Sex differences in the cerebellum and frontal cortex: roles of estrogen receptor alpha and sex chromosome genes

Abstract

Most neurobehavioral diseases are sexually dimorphic in their incidence, and sex differences in the brain may be key for understanding and treating these diseases. Calbindin (Calb) D28K is used as a biomarker for the well-studied sexually dimorphic nucleus, a hypothalamic structure that is larger in males than in females. In the current study weanling C56BL/6J mice were used to examine sex differences in the Calb protein and message focusing on regions outside of the hypothalamus. A robust sex difference was found in Calb in the frontal cortex (FC) and cerebellum (CB; specifically in Purkinje cells); mRNA and protein were higher in females than in males. Using 2 mouse lines, i.e. one with a complete deletion of estrogen receptor alpha (ERα) and the other with uncoupled gonads and sex chromosomes, we probed the mechanisms that underlie sexual dimorphisms. In the FC, deletion of ERα reduced Calb1 mRNA in females compared to males. In addition, females with XY sex chromosomes had levels of Calb1 equal to those of males. Thus, both ERα and the sex chromosome complement regulate Calb1 in the FC. In the CB, ERα knockout mice of both sexes had reduced Calb1 mRNA, yet sex differences were retained. However, the sex chromosome complement, regardless of gonadal sex, dictated Calb1 mRNA levels. Mice with XX chromosomes had significantly greater Calb1 than did XY mice. This is the first study demonstrating that sex chromosome genes are a driving force producing sex differences in the CB and FC, which are neuoranatomical regions involved in many normal functions and in neurobehavioral diseases.

Fig. 1

ISH of calbindin mRNA shows sex differences in the CB (a–d), the FC (e, f), and the SDN of the hypothalamus (g, h).

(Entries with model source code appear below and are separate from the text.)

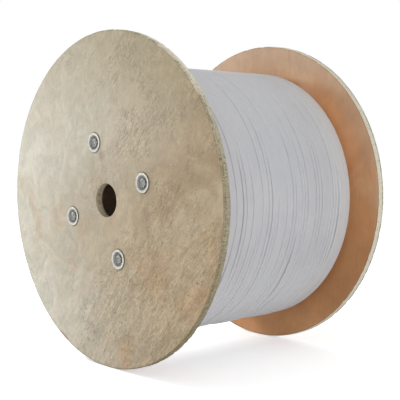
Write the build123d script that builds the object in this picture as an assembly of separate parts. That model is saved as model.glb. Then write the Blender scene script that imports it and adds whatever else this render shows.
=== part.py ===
"""Plywood cable reel, 800 mm across its flanges, wound with grey cable.

The reel lies on the rims of its two flanges, as it rolls. Its axis runs along Y, with the front
flange towards -Y, and the origin is on the floor, below the middle of the reel. Millimetres.

Each piece is modelled about the reel's axis, taken as Z, with z = 0 half way between the flanges,
the front at +Z and the reel's upper side towards +Y. place() then lays it down on the floor.
"""

import os
from math import cos, radians, sin

from build123d import *

# Flanges: round plywood boards.
flange_diameter = 800.0
flange_thickness = 18.0
bore_diameter = 80.0

# Barrel: a bent plywood tube between the flanges, let into a groove in each.
traverse = 514.0  # clear width between the flanges
barrel_diameter = 400.0
barrel_wall = 12.0
groove_depth = 6.0
groove_clearance = 0.4  # each side of the barrel's wall

# Cable: one wound roll. Its outer turns hang a little slack, the last ones beside each flange have
# slipped down by one layer, and in three places two turns have parted and left a groove.
winding_depth = 129.5  # of cable on the barrel, half way up its sides
winding_sag = 4.5  # how far the outer turns hang below the reel's axis
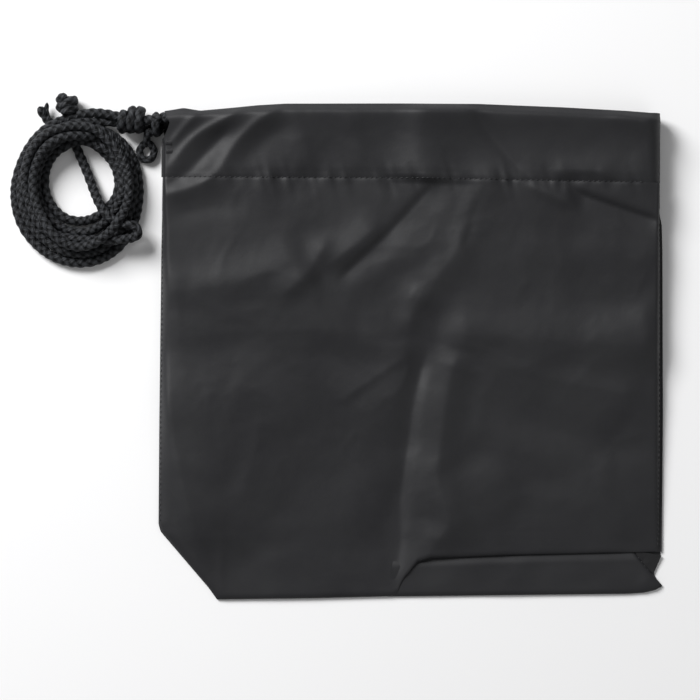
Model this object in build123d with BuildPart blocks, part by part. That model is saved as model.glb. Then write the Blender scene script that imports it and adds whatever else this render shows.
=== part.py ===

Bright-field photomicrographs of coronal sections show Calb1 in juvenile mouse CB in low (a, b) and high (c, d) magnifications. Photographs of males (a, c, e, g) and females (b, d, f, h). Single arrows in a and b show regions pictured in c and d. Double arrows indicate neurons in the dorsal peduncular area of the FC (bregma 1.42 mm). Scale bars = 100 μm.

Fig. 2

Protein quantification of calbindin reveals sex differences in the cortex and CB. Calbindin protein quantification in CB and FC by Western blots. Each lane represents an individual animal. The ratio of calbindin to β-actin for each sample was measured (n = 5; animals were analyzed for each sex and region). Histograms represent the mean + SEM of the calbindin/β-actin ratio designating the protein level. * Females expressed significantly more calbindin protein (p < 0.05) than did males in both the CB and the FC.

Fig. 3

In the FC, ERα and the sex chromosome complement influence Calb1 mRNA in females. Mean + SEM Calb1 in the FC of WT and ERαKO (KO) mice (a) and in FCG mice (b). n = 5–6 mice per group. * Significantly different from all other groups (p < 0.05).

Fig. 4

In the CB, ERα modulates Calb1 mRNA in both sexes, but sex chromosome genes modulate the sexual dimorphism. Mean + SEM Calb1 in the CB of WT and ERαKO (KO) mice (a) and FCG mice (b). n = 5–6 mice per group. * Females had significantly greater concentrations of Calb1 mRNA than did males (p < 0.015). ** WT littermates had significantly more Calb1 mRNA than did ERαKO mice (p < 0.007). *** XX mice had significantly more Calb1 than did XY mice (p < 0.0001).